Work required
Write out the listing beneath this instruction in its entirety, exactly as it reads.

:::::

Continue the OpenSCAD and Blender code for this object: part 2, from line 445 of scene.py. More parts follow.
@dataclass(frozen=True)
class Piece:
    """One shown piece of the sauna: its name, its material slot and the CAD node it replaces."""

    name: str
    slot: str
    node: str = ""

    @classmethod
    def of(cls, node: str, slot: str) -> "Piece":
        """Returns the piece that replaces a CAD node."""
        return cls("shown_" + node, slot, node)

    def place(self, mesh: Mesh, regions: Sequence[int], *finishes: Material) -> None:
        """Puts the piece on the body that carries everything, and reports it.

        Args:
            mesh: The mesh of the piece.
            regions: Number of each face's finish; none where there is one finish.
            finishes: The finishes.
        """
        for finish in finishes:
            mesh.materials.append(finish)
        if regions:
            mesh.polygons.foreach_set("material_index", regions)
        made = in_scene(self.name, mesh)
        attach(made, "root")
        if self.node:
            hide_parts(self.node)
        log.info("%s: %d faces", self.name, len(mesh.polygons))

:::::

Output
Continue the OpenSCAD and Blender code for this object: part 2, from line 445 of scene.py. More parts follow.
@dataclass(frozen=True)
class Piece:
    """One shown piece of the sauna: its name, its material slot and the CAD node it replaces."""

    name: str
    slot: str
    node: str = ""

    @classmethod
    def of(cls, node: str, slot: str) -> "Piece":
        """Returns the piece that replaces a CAD node."""
        return cls("shown_" + node, slot, node)

    def place(self, mesh: Mesh, regions: Sequence[int], *finishes: Material) -> None:
        """Puts the piece on the body that carries everything, and reports it.

        Args:
            mesh: The mesh of the piece.
            regions: Number of each face's finish; none where there is one finish.
            finishes: The finishes.
        """
        for finish in finishes:
            mesh.materials.append(finish)
        if regions:
            mesh.polygons.foreach_set("material_index", regions)
        made = in_scene(self.name, mesh)
        attach(made, "root")
        if self.node:
            hide_parts(self.node)
        log.info("%s: %d faces", self.name, len(mesh.polygons))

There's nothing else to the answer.